Q3: How does a 30-year fixed rate compare to a 15-year fixed rate?
A 15-year fixed-rate mortgage typically has a lower interest rate and lower total interest paid over the life of the loan compared to a 30-year fixed-rate mortgage. However, the monthly payments for a 15-year loan are significantly higher because the principal is paid back over a shorter period.
Q4: What does 'paying points' mean?
Paying points is an option where you pay a fee upfront to the lender at closing, typically equal to 1% of the loan amount per point. Each point paid can potentially lower your interest rate by a fraction of a percent, reducing your monthly payments and the total interest paid over the loan term. This is beneficial if you plan to stay in the home for many years.
Q5: Can I pay off my 30-year mortgage early?
Yes, you can typically make extra payments towards the principal of your mortgage at any time without penalty (check your loan agreement for specifics). Making additional principal payments can significantly shorten the loan term and reduce the total interest paid.
Q6: Is a higher down payment always better?
A higher down payment usually leads to a lower loan amount, a lower Loan-to-Value (LTV) ratio, and potentially a lower interest rate. It also reduces the total interest paid over the loan's life and can help you avoid paying Private Mortgage Insurance (PMI) if your down payment is 20% or more.

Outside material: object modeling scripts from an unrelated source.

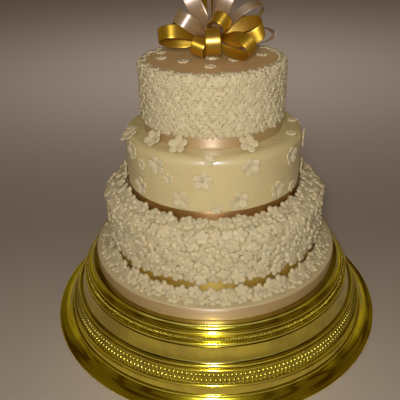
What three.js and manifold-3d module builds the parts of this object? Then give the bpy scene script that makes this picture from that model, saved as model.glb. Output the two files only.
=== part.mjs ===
// A three-tier wedding cake with sugar blossoms, satin ribbons and a ribbon bow,
// on an iced drum and a low gold stand. Millimetres, +Z up, the table at z = 0.
// Angles run round the cake from the front (-Y), positive towards +X.

import * as THREE from 'three';
import { mergeVertices } from 'three/addons/utils/BufferGeometryUtils.js';
import Module from 'manifold-3d';

const wasm = await Module();
wasm.setup();

// Driving dimensions
const clearance = 0.3; // between pieces that touch
const standHeight = 78;
const drumRadius = 152.4; // a 12 inch drum
const drumHeight = 15.5; // board and its icing
const tierHeight = 75.5;
const bottomRadius = 129; // a 10 inch cake with marzipan and icing
const middleRadius = 103.5; // an 8 inch cake
const topRadius = 79.5; // a 6 inch cake
const ribbonWidth = 15;
const wideRibbon = 25; // the gold one, round the bottom tier
const ribbonThickness = 0.9;

const drumTop = standHeight + drumHeight;
const middleBase = drumTop + tierHeight;
const topBase = middleBase + tierHeight;
const cakeTop = topBase + tierHeight;

const roundSides = 36; // flats round the stand and the ribbons
const tierSides = 48; // flats round the smooth tier
const reliefColumns = 100; // two for each blossom of a row

const looks = {
  polishedGold: { color: 0xb8a03a, roughness: 0.15, metalness: 1 },
  ivoryIcing: { color: 0xe6d5a4, roughness: 0.3, metalness: 0 },
  boardIcing: { color: 0xd9c3a2, roughness: 0.35, metalness: 0 },
  sugarBlossom: { color: 0xeadfb8, roughness: 0.55, metalness: 0 },
  bronzeSatin: { color: 0xa67c4a, roughness: 0.35, metalness: 0 },
  champagneSatin: { color: 0xc9a37c, roughness: 0.35, metalness: 0 },
  goldSatin: { color: 0xc0912a, roughness: 0.3, metalness: 0 },
  creamSatin: { color: 0xd8c49c, roughness: 0.35, metalness: 0 },
};

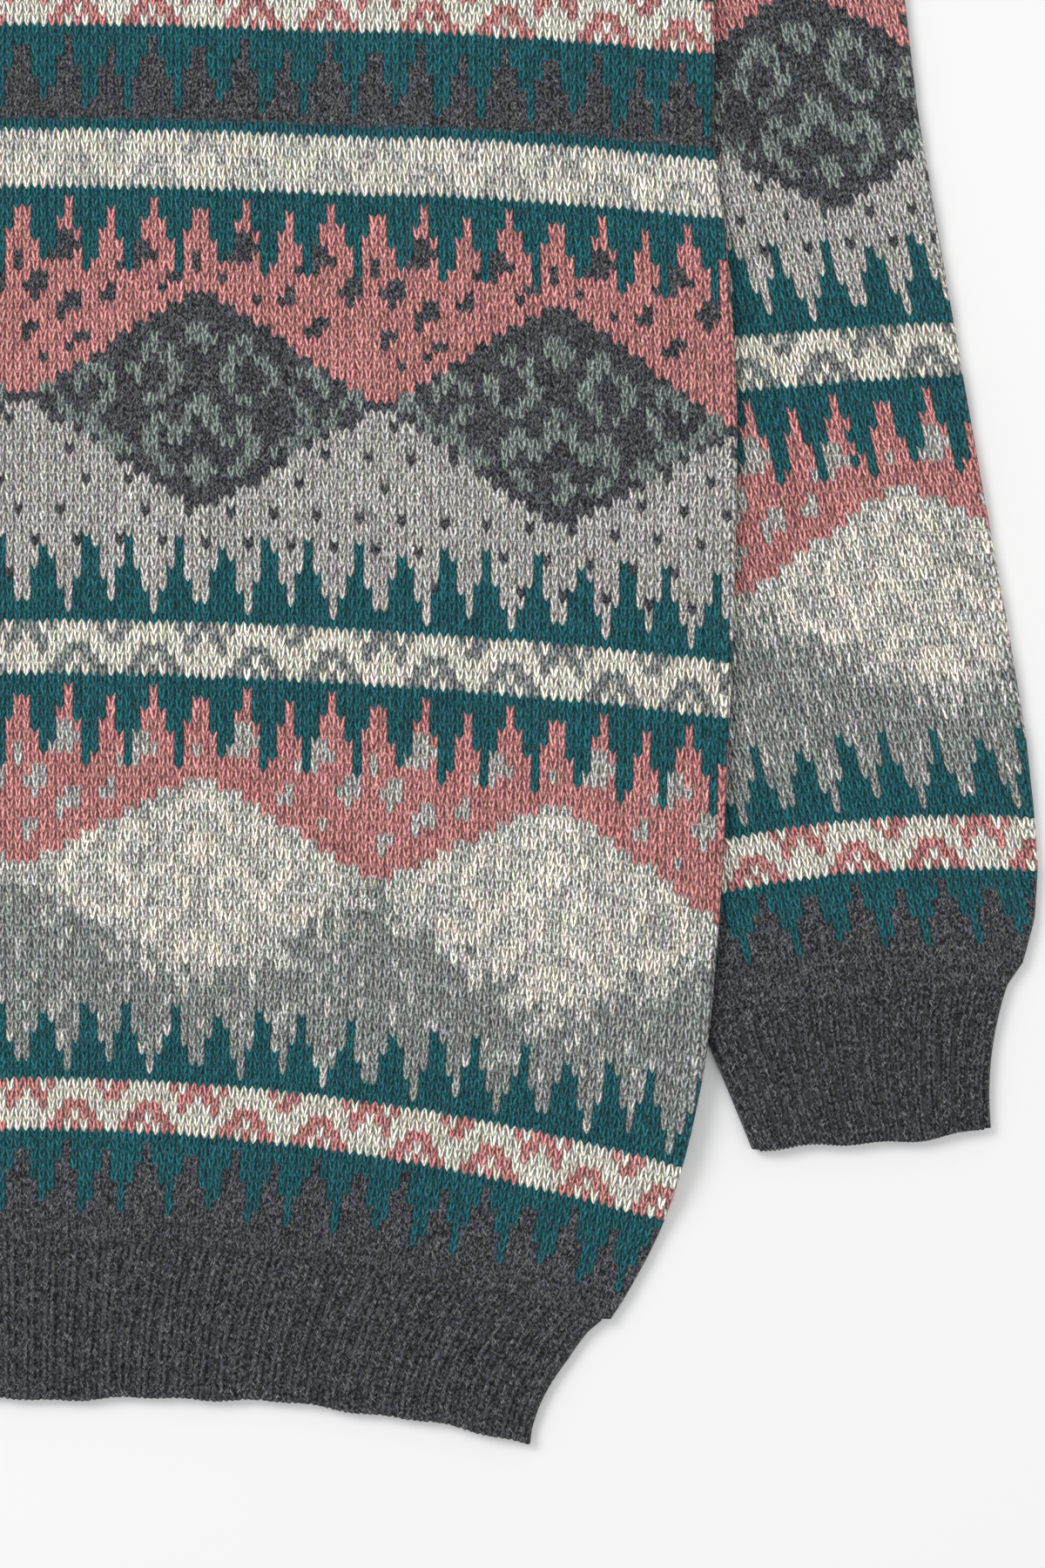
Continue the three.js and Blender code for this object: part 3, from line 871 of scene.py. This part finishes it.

Q7: What happens if my interest rate changes after I get pre-approved?
Mortgage interest rates can fluctuate daily. If you are rate-locked, your rate is usually guaranteed for a specific period (e.g., 30-60 days). If you are not rate-locked or your lock expires, your actual rate at closing could be higher or lower than your pre-approval rate, depending on market conditions.
Q8: How is the total interest paid calculated?
The total interest paid is calculated by subtracting the total principal paid (which equals the original loan amount) from the total amount repaid over the life of the loan. Alternatively, it's the sum of the 'Interest Paid' column in the amortization schedule.